▶ **Work required**
Below are records; reproduce exactly the lines from the one that has "The FreeCAD and Blender code for this object" through the one that has "rise: 1 to follow", ends included, and nothing more.

** BEGIN Task inputs **

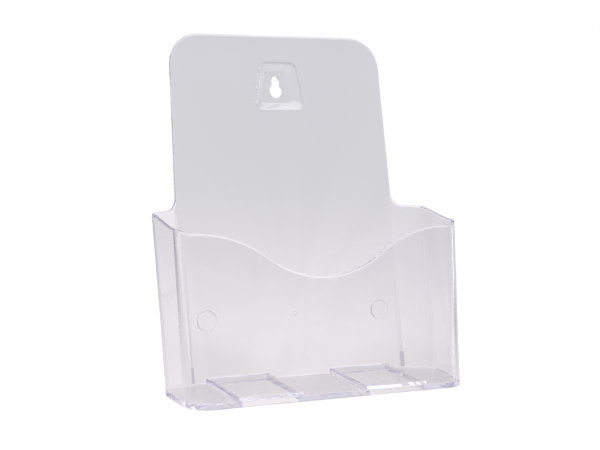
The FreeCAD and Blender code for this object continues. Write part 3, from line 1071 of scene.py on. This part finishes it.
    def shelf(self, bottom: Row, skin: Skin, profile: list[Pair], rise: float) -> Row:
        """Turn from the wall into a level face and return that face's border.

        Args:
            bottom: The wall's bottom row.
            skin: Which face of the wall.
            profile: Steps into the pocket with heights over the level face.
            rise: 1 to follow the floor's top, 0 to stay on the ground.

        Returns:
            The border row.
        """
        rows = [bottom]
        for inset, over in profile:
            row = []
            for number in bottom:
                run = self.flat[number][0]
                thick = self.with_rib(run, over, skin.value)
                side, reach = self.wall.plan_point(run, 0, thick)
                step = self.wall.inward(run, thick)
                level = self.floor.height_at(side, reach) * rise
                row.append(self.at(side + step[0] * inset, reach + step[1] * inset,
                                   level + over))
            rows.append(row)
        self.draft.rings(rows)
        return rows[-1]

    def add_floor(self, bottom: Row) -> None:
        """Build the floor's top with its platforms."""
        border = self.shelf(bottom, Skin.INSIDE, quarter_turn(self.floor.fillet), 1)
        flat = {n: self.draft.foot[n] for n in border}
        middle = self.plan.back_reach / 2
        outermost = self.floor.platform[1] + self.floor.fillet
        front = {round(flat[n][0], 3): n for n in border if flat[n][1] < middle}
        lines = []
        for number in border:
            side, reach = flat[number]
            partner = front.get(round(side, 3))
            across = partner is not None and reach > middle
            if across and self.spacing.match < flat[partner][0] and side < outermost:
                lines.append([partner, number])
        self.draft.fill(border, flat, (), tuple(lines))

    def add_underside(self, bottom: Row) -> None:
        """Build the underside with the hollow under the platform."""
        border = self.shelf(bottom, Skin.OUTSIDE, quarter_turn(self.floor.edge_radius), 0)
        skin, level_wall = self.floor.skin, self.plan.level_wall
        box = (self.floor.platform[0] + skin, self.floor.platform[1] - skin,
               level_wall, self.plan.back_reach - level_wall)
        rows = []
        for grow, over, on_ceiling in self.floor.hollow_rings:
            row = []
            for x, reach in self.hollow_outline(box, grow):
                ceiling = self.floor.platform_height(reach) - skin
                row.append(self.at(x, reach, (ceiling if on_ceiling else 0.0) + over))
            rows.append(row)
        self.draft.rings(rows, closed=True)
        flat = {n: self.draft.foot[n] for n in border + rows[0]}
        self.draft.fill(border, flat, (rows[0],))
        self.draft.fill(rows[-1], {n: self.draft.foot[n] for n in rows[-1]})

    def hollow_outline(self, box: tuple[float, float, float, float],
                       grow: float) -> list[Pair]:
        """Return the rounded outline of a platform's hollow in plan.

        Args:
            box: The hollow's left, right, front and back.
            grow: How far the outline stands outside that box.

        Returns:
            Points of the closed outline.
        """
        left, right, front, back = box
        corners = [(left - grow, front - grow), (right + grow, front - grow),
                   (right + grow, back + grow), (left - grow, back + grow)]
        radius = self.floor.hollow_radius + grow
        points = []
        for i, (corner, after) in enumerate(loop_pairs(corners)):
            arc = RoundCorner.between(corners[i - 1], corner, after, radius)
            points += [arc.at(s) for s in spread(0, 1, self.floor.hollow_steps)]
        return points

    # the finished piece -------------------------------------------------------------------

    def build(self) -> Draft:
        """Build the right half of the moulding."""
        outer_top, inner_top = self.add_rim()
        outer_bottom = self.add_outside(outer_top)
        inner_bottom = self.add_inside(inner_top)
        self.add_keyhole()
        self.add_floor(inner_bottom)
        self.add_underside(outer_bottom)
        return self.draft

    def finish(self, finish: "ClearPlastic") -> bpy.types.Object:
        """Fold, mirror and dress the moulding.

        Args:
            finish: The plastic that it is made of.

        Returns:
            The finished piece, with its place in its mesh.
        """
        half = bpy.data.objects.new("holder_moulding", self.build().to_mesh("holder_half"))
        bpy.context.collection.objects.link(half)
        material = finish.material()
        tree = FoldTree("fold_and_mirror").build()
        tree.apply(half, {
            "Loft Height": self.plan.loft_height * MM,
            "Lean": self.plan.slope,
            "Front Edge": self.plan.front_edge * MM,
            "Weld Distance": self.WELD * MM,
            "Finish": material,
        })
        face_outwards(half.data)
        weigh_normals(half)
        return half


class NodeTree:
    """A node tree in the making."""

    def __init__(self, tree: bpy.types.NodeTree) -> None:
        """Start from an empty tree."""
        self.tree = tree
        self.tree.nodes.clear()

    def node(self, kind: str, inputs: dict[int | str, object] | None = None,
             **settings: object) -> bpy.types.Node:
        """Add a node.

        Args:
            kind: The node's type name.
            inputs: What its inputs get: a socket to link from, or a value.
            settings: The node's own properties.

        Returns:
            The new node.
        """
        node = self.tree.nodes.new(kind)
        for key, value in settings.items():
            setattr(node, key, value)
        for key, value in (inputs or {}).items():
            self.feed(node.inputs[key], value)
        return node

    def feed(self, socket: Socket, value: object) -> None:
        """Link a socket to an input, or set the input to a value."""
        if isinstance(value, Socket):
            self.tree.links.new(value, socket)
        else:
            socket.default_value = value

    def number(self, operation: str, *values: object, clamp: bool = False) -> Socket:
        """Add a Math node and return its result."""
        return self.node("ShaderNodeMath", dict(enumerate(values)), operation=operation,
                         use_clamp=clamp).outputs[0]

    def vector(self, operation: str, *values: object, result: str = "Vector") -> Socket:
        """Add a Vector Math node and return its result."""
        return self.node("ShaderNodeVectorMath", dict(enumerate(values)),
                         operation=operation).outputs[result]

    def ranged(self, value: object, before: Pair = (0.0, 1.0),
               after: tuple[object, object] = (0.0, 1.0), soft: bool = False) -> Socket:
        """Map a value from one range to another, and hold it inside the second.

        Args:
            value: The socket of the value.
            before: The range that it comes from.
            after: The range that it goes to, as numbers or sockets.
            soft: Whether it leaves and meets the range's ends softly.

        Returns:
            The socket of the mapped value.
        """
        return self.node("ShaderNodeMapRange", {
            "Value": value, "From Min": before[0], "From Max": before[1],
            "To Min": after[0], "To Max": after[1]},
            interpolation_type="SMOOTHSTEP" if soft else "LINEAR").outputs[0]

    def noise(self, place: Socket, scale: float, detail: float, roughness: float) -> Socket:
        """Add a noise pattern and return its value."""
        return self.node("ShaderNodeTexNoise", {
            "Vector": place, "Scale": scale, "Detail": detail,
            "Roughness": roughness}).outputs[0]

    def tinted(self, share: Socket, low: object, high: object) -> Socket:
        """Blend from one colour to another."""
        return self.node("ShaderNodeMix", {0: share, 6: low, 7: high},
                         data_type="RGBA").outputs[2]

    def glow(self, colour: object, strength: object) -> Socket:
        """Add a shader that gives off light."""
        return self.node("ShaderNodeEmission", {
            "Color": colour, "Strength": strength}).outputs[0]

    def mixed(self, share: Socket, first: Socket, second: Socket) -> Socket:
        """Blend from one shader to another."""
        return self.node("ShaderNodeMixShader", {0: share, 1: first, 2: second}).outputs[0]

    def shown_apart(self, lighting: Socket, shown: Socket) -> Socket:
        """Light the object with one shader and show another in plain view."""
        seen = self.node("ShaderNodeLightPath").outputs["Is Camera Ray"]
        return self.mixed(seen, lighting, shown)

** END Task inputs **
** BEGIN Task inputs **

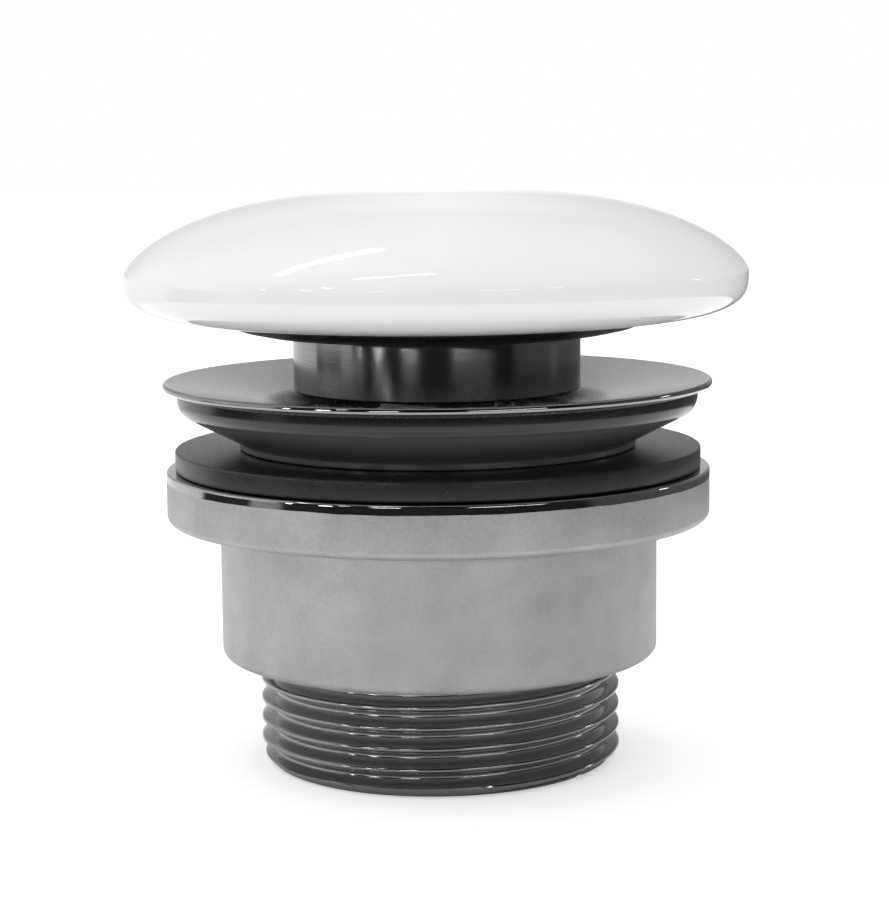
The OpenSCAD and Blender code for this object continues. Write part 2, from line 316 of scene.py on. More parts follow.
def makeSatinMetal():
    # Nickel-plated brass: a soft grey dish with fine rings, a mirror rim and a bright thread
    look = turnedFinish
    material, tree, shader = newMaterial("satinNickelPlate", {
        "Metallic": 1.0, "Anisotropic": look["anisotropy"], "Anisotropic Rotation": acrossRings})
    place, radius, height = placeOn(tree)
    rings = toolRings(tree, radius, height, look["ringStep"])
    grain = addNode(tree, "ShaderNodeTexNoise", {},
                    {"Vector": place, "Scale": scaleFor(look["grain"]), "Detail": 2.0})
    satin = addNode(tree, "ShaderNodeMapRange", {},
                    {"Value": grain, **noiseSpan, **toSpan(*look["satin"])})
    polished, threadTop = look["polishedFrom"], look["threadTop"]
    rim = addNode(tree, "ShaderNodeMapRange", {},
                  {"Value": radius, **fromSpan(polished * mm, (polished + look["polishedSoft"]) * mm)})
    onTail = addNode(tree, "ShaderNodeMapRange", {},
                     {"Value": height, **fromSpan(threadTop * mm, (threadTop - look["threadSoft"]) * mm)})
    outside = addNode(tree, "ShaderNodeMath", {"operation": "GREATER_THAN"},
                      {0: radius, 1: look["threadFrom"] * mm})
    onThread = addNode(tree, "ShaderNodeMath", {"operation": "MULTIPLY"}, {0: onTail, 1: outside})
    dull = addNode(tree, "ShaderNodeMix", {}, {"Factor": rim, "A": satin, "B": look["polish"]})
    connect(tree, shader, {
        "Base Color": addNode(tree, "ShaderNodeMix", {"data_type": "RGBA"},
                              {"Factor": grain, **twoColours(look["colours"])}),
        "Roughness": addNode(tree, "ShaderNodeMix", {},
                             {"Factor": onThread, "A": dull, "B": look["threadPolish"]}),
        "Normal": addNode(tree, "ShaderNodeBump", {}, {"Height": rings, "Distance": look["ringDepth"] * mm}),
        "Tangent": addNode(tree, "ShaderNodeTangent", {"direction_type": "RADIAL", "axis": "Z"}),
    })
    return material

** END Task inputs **
** BEGIN Task inputs **

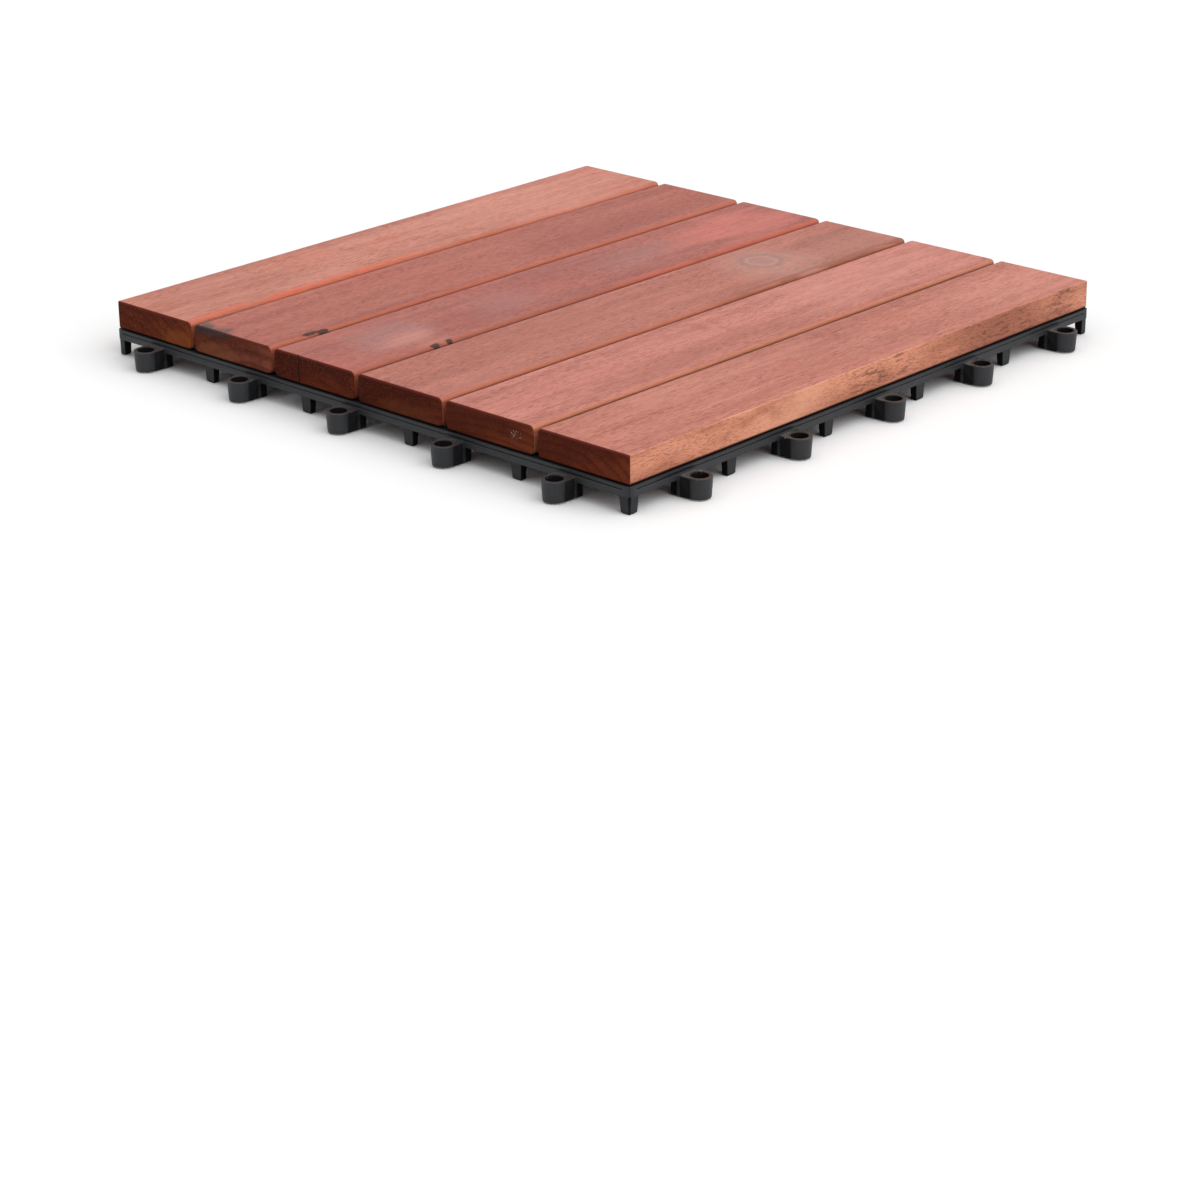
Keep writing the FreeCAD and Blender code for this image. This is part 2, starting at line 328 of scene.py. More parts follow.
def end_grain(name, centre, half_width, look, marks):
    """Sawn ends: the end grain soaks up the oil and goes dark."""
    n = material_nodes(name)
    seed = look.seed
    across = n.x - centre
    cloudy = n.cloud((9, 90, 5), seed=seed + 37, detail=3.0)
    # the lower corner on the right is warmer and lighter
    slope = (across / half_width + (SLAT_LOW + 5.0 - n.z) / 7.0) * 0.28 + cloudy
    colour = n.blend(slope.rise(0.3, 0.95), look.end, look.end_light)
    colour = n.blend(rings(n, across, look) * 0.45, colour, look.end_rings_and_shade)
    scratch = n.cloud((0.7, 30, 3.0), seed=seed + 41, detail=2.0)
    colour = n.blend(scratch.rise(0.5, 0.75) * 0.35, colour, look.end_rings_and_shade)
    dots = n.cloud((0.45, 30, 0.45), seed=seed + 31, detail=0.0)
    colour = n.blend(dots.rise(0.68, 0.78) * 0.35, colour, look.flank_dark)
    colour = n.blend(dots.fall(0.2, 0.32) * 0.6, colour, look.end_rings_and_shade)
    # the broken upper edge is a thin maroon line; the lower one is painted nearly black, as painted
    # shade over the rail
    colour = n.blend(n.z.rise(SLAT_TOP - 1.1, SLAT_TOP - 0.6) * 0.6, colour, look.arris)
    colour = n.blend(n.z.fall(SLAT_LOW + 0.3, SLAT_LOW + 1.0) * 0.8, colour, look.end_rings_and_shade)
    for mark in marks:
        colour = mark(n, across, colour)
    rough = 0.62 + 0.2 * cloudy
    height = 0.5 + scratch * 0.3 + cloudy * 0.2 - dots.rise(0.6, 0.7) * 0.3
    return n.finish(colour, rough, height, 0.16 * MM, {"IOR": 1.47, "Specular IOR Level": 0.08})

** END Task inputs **

▶ **Worked solution**
The FreeCAD and Blender code for this object continues. Write part 3, from line 1071 of scene.py on. This part finishes it.
    def shelf(self, bottom: Row, skin: Skin, profile: list[Pair], rise: float) -> Row:
        """Turn from the wall into a level face and return that face's border.

        Args:
            bottom: The wall's bottom row.
            skin: Which face of the wall.
            profile: Steps into the pocket with heights over the level face.
            rise: 1 to follow the floor's top, 0 to stay on the ground.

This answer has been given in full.